◆ Dataset content ◆
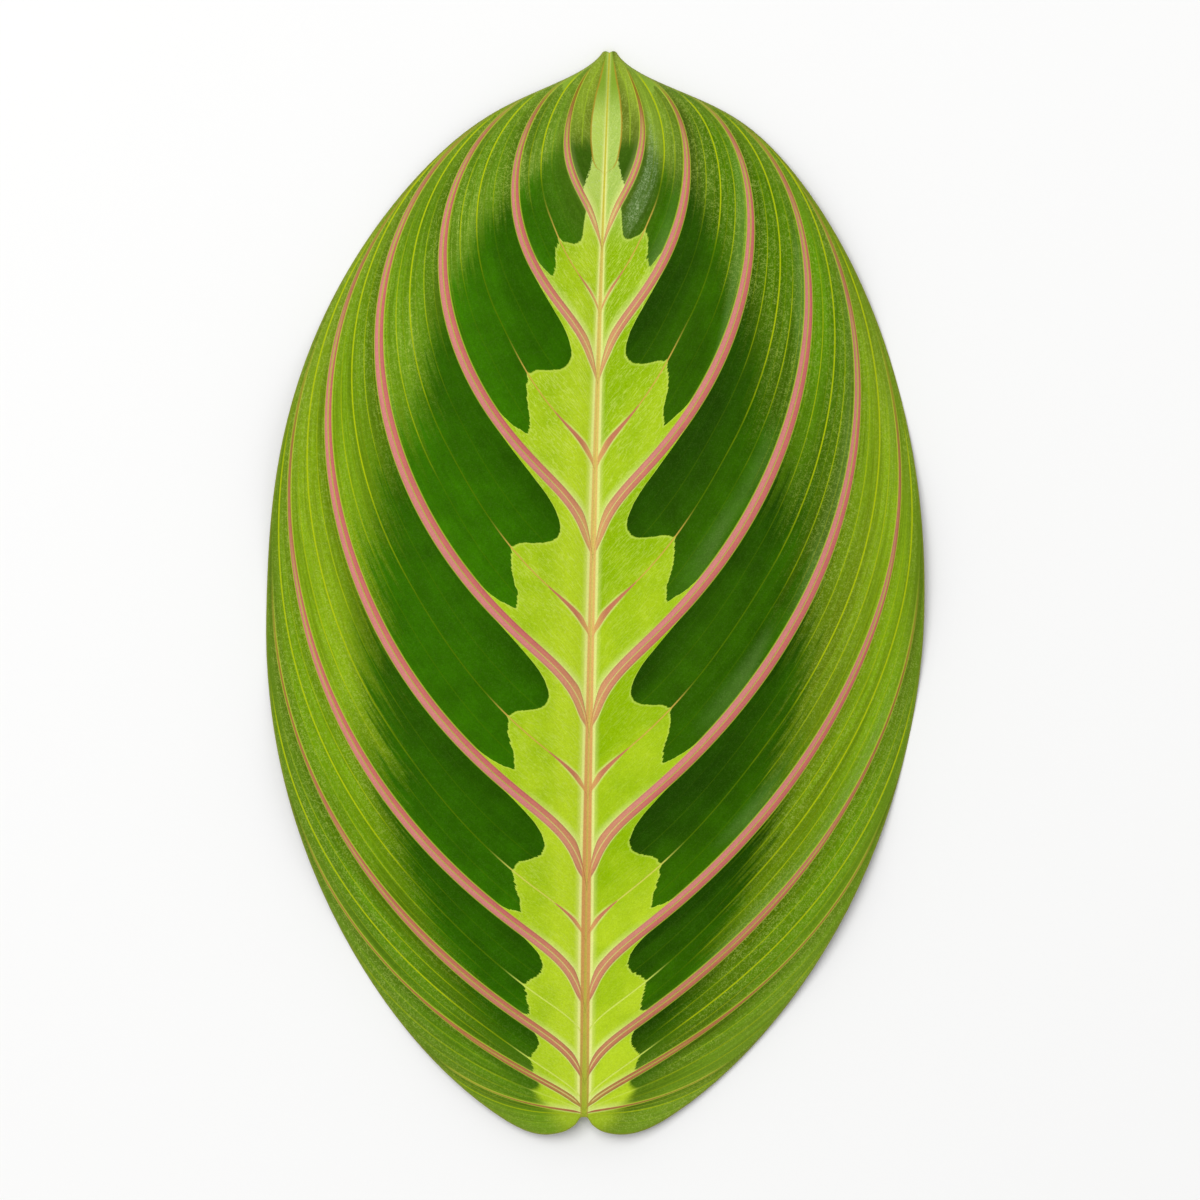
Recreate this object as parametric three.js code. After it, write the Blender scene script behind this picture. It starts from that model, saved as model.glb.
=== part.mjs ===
// One maranta (prayer plant) leaf, lying on its margin with its upper face up.
// Millimetres. +Y runs from the base notch to the tip, +Z out of the upper face.
// The origin is on the surface the leaf lies on, under the middle of its outline.

import * as THREE from 'three';
import { mergeVertices } from 'three/addons/utils/BufferGeometryUtils.js';

// Outline
const LEAF_LENGTH = 125;
const LEFT_HALF_WIDTH = 37.6;
const RIGHT_HALF_WIDTH = 38.4;
const WIDEST_Y = -3;
const BASE_REACH = 61.4;
const BASE_FULLNESS = 0.634;
const BASE_SQUARENESS = 1.905;
const TIP_REACH = 66.6;
const LEFT_TIP_FULLNESS = 0.78;
const LEFT_TIP_SQUARENESS = 2.57;
const RIGHT_TIP_FULLNESS = 0.653;
const RIGHT_TIP_SQUARENESS = 2.14;

// Notch in the base
const NOTCH_DEPTH = 1.95;
const NOTCH_HALF_WIDTH = 1.5;
const NOTCH_SQUARENESS = 1.25;
const NOTCH_FADE = 8;

// Cusp drawn out at the tip
const CUSP_END_HALF_WIDTH = 0.8;
const CUSP_FLARE = 0.53;
const CUSP_CURVE = 0.274;
const CUSP_BLEND = 4;

// Midrib line seen from above
const MIDRIB_OFFSET = -0.38;
const MIDRIB_LEAN = 0.0235;
const MIDRIB_BEND = 0.00014;

// Form of the blade
const MIDRIB_HEIGHT = 4.2;
const MIDRIB_FLATNESS = 3;
const BASE_END_HEIGHT = 2.4;
const TIP_END_HEIGHT = 0.9;
const ARCH_HEIGHT = 3.8;
const DROOP_POWER = 2.4;
const EDGE_HEIGHT = 0.3;
const LOBE_LIFT = 1.3;
const LOBE_LIFT_REACH = 7;
const WAVE_HEIGHT = 1.8;
const WAVE_LENGTH = 41;
const WAVE_CALM = 4;

// Section of the blade
const BLADE_THICKNESS = 0.45;
const EDGE_THICKNESS = 0.28;
const EDGE_THINNING = 4;
const RIB_DEPTH = 1.5;
const RIB_HALF_WIDTH = 1.1;
const RIB_TIP_SHARE = 0.2;
const GROOVE_DEPTH = 0.35;
const GROOVE_HALF_WIDTH = 1.3;

// Mesh divisions
const COLUMNS = 38;
const ROWS = 48;
const COLUMN_CROWDING = 1.5;

const HALF_LENGTH = LEAF_LENGTH / 2;

// Half the width of the oval body at y, as a share of its widest.
function ovalShare(y, side) {
  if (y < WIDEST_Y) {
    const towardsBase = (WIDEST_Y - y) / BASE_REACH;
    return (1 - towardsBase ** BASE_SQUARENESS) ** BASE_FULLNESS;
  }
  const towardsTip = (y - WIDEST_Y) / TIP_REACH;
  return side < 0
    ? (1 - towardsTip ** LEFT_TIP_SQUARENESS) ** LEFT_TIP_FULLNESS
    : (1 - towardsTip ** RIGHT_TIP_SQUARENESS) ** RIGHT_TIP_FULLNESS;
}

// Half width of the blade on one side. The narrower of the oval and the cusp
// that is drawn out at the tip, with a smooth change between them.
function halfWidth(y, side) {
  const widest = side < 0 ? LEFT_HALF_WIDTH : RIGHT_HALF_WIDTH;
  const oval = widest * ovalShare(y, side);
  const fromTip = HALF_LENGTH - y;
  const cusp = CUSP_END_HALF_WIDTH + CUSP_FLARE * fromTip + CUSP_CURVE * fromTip ** 2;
  return (oval ** -CUSP_BLEND + cusp ** -CUSP_BLEND) ** (-1 / CUSP_BLEND);
}

function midribX(y) {
  return MIDRIB_OFFSET + MIDRIB_LEAN * y + MIDRIB_BEND * y * y;
}

// Height of the midrib line above the surface.
function midribZ(y) {
  const s = y / HALF_LENGTH;
  const end = s < 0 ? BASE_END_HEIGHT : TIP_END_HEIGHT;
  return end + (MIDRIB_HEIGHT - end) * (1 - Math.abs(s) ** MIDRIB_FLATNESS);
}

// Height of the margin: slow waves, and lobes that lift beside the notch.
function marginZ(y, side) {
  const wave = (1 + Math.sin((2 * Math.PI * y) / WAVE_LENGTH + side)) / 2;
  const calm = 1 - Math.abs(y / HALF_LENGTH) ** WAVE_CALM;
  const lift = LOBE_LIFT * Math.exp(-(y + HALF_LENGTH) / LOBE_LIFT_REACH);
  return EDGE_HEIGHT + WAVE_HEIGHT * wave * calm + lift;
}

// Upper face: each half arches up from the midrib and droops to the margin.
function upperZ(offset, share, y, side) {
  const fade = 1 - share ** DROOP_POWER;
  const body = midribZ(y) * fade + marginZ(y, side) * (1 - fade);
  const ends = 1 - (y / HALF_LENGTH) ** 2;
  const arch = ARCH_HEIGHT * ends * 4 * share * (1 - share);
  const groove = GROOVE_DEPTH * ends * Math.exp(-((offset / GROOVE_HALF_WIDTH) ** 2));
  return body + arch - groove;
}

// Blade thickness, with the rounded rib under the midrib.
function thickness(offset, share, y) {
  const thinning = share ** EDGE_THINNING;
  const blade = THREE.MathUtils.lerp(BLADE_THICKNESS, EDGE_THICKNESS, thinning);
  const taper = THREE.MathUtils.lerp(1, RIB_TIP_SHARE, (y + HALF_LENGTH) / LEAF_LENGTH);
  const rib = RIB_DEPTH * taper * Math.exp(-((offset / RIB_HALF_WIDTH) ** 2));
  return blade + rib * (1 - share ** 2);
}

// A flat slab of squares bent to the leaf: u across and v along, both -1 to 1.
function bendToLeaf(u, v, isUpper) {
  const side = u < 0 ? -1 : 1;
  const share = Math.abs(u) ** COLUMN_CROWDING;
  const row = HALF_LENGTH * Math.sin((v * Math.PI) / 2);
  const offset = share * halfWidth(row, side);
  const notch = NOTCH_DEPTH * Math.exp(-((offset / NOTCH_HALF_WIDTH) ** NOTCH_SQUARENESS));
  const y = row + notch * Math.exp(-(row + HALF_LENGTH) / NOTCH_FADE);
  const top = upperZ(offset, share, row, side);
  const z = isUpper ? top : top - thickness(offset, share, row);
  return [midribX(y) + side * offset, y, z];
}

function leafGeometry() {
  const slab = new THREE.BoxGeometry(2, 2, 2, COLUMNS, ROWS, 1);
  slab.deleteAttribute('normal');
  slab.deleteAttribute('uv');
  const leaf = mergeVertices(slab);
  const position = leaf.getAttribute('position');
  for (let i = 0; i < position.count; i += 1) {
    const isUpper = position.getZ(i) > 0;
    position.setXYZ(i, ...bendToLeaf(position.getX(i), position.getY(i), isUpper));
  }
  return leaf;
}

// The outline is centred over the origin and its lowest point touches the surface.
function restOnSurface(geometry) {
  geometry.computeBoundingBox();
  const centre = geometry.boundingBox.getCenter(new THREE.Vector3());
  geometry.translate(-centre.x, -centre.y, -geometry.boundingBox.min.z);
  geometry.computeVertexNormals();
  return geometry;
}

const leafGreen = new THREE.MeshStandardMaterial({
  color: 0x5f8f2a,
  roughness: 0.62,
  metalness: 0,
});

const leaf = new THREE.Mesh(restOnSurface(leafGeometry()), leafGreen);
leaf.name = 'leaf';

const maranta = new THREE.Group();
maranta.add(leaf);

export default maranta;
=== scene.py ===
import functools
import math
import types

import bmesh
import bpy
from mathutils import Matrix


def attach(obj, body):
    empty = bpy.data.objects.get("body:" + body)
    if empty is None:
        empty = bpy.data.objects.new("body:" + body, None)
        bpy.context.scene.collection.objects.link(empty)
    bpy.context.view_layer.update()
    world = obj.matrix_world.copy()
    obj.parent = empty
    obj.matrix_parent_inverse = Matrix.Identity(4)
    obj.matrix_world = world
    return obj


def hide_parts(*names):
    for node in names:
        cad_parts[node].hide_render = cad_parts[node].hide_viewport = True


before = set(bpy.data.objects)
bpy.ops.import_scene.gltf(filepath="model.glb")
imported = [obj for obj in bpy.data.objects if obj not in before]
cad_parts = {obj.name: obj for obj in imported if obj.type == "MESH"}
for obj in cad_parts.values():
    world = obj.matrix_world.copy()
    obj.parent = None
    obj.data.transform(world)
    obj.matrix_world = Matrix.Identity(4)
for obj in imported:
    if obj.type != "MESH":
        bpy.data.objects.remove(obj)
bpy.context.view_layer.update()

# One maranta leaf lying on its margin, upper face up. Sizes are in millimetres
# and become metres when the mesh is made. +Y runs from the base notch to the tip.
mm = 0.001

outline = {
    "halfLength": 62.5,
    "leftHalfWidth": 37.6,
    "rightHalfWidth": 38.4,
    "widestAt": -3.0,
    "baseReach": 61.4,
    "baseSquareness": 1.905,
    "baseFullness": 0.634,
    "tipReach": 66.6,
    "leftTipSquareness": 2.57,
    "leftTipFullness": 0.78,
    "rightTipSquareness": 2.14,
    "rightTipFullness": 0.653,
    "cuspEnd": 0.8,  # half width where the tip ends
    "cuspFlare": 0.53,
    "cuspCurve": 0.274,
    "cuspBlend": 4,
    "midribOffset": -0.38,
    "midribLean": 0.0235,
    "midribBend": 0.00014,
}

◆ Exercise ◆
Copy verbatim the line that contains "bpy.context.scene.collection.objects.link(empty)", the line that contains "for node in", and all lines between them.

◆ Result of this task ◆
        bpy.context.scene.collection.objects.link(empty)
    bpy.context.view_layer.update()
    world = obj.matrix_world.copy()
    obj.parent = empty
    obj.matrix_parent_inverse = Matrix.Identity(4)
    obj.matrix_world = world
    return obj


def hide_parts(*names):
    for node in names:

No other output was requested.